The documents also show Voyager Analytics enables clients to create “avatars” or fake social media profiles to “collect and analyze information that is otherwise inaccessible”, a feature that has drawn the ire of social media companies. Facebook-parent company Meta sued in January to banVoyager from accessing any of its services. At the time, Meta alleged Voyager had made 38,000 fake Facebook and Instagram accounts. Months later, Meta said it discovered Voyager had created 17,000 new fake accounts, despite revoking the company’s access to Facebook and Instagram and sending two separate cease-and-desist letters. Voyager has filed to dismiss the lawsuit and denies making fake accounts.
It’s hard to tell exactly how the NYPD is using Voyager software, given the lack of transparency into the contract.
But the department did describe its overall policy on social network analysis tools in a 2021 report on the privacy implications of the tools. In the paper, the department notes that it uses such tools to discover “information relevant to investigations and to address public safety concerns”.
The department uses the tools to analyze both publicly available information and “information that is viewable as a result of user privacy settings or practices”, according to the document. The latter is ambiguously phrased, but New York police are legally permitted to use fake social media profiles and if someone unknowingly accepts a friend request from a cop it counts as consent, according to Stop legal director David Siffert.
Social media analytics tools may also be used to find connections between potential subjects of a criminal investigation, the department stipulated in the paper, and to notify police when a person whose profile they have been tracking posts something new and collect and archive that new information.

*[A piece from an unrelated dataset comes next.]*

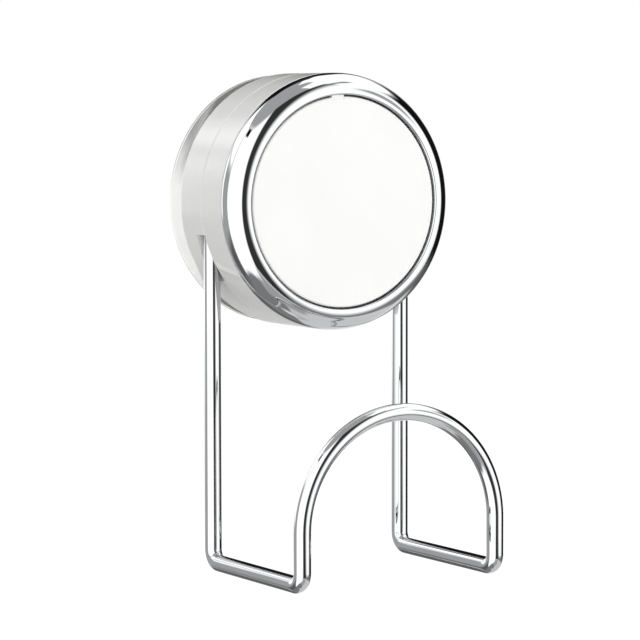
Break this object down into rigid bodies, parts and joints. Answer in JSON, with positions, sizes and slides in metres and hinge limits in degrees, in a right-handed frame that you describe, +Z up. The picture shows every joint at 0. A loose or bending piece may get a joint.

NYPD declined to answer detailed questions about how it uses the tools. A spokesperson said in an emailed statement that “offenders” increasingly “utilize social media in furtherance of their unlawful activities” and that “Voyager assists the Department in preventing victimization and apprehending these offenders”. They do not use “features that would be described as predictive of future criminality”, the spokesperson added.
Voyager Labs would not comment on specific contracts but a spokesperson, William Colston, said the company was proud that governmental and law enforcement organizations have successfully used its platforms.
There are fewer details about Cobwebs Technologies and the Queens district attorney’s contract with the firm. The DA posted a notice in the April issue of the city record, an official journal for city agencies to share legal information such as contract procurements, that it had entered into a year-long contract with Cobwebs for its Tangles and Webloc products.
Much like Voyager, Cobwebs says Tangles, its web investigation platform, can help “easily identify new threats, reveal hidden connections” by analyzing personal and other data available on the internet. A company video shows the software may use facial recognition and image recognition in its processes and, like Voyager, maps out potential connections between people based on data from the internet and social media to create a “detailed” target profile.
An archived landing page on Cobweb’s site describes Webloc as a “location intelligence platform that provides access to vast amounts of location-based data in any specified geographic location”. The website does not specify where the tool gets that data. But a 2021 contract with the Navy indicates Webloc collects location information through mobile phones in addition to other personal data such as demographic information and what apps are installed on devices.
The Queens DA declined to provide details on how it uses Coweb’s products, but did specify it does not use or subscribe to the location tracking feature the company offers and only accesses public information.
A spokesperson for Cobwebs, AJ Guenther, said the company does not comment on specific law enforcement contracts but said that Cobwebs operates “according to the law and we adhere to strict standards and regulations, like GDPR in the EU, in respect to privacy protection”.